Newton, in an interview, described Harcourt's presentation as "positive, very informative and honest."
He said he was convinced the B.C. government is imposing restrictions on the logging companies to protect the old-growth trees in the rain forests.
But Dick Wallace, chairman of CNPA's newsprint committee, said he feared for the survival of some California newspapers if drastic measures are ordered to save trees.
"What will happen is that there will be fewer trees producing pulp and the price of newsprint will go up," he argued. "In California's recession there are papers that have been able to survive because of cheap newsprint.
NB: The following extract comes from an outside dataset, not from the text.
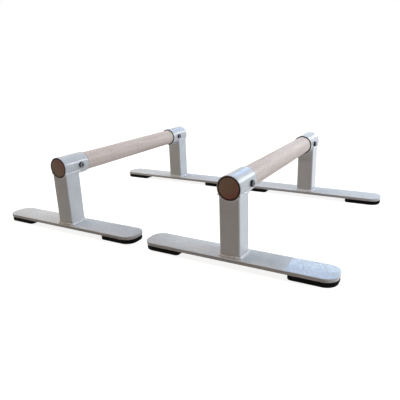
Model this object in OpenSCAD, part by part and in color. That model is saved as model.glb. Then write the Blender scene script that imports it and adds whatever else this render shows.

The danger is that saving the forests may put newspapers out of business."
Wallace, vice president for corporate affairs of Freedom Communications, whose flagship paper is the Orange County Register, estimated that California newspapers buy 50 to 60% of their newsprint from B.C. mills.
H. Mason Sizemore, president and chief operating officer of the Seattle Times, another consumer of B.C. newsprint, said he is convinced the provincial government is currently engaging in "wise forest management" in the Clayoquot region.
Noting that the Times and the Seattle Post-Intelligencer buy 15% of their newsprint from Macmillan-Bloedel in British Columbia, Sizemore said 40% of that is recycled fiber, which indicates a sense of responsibility for the environment.
Sizemore deplored what he termed the "black and white" stance of Greenpeace and other protest groups, which have targeted the Times as well as the Canadian government.
"They don't want any kind of compromise," he said.
"They simply want to keep putting pressure on buyers."
During the protest in San Francisco, Pam Wellner of Greenpeace told the Chronicle: "Our message to [Harcourt] is that California won't buy it. We feel it's important to let him know that there is a growing constituency here against using ancient growth for disposable products."
A representative for Pacific Bell Directories said that only a small amount of the pulp it purchases from British Columbia firms comes from old-growth trees, and that it has no plans to cancel any contracts.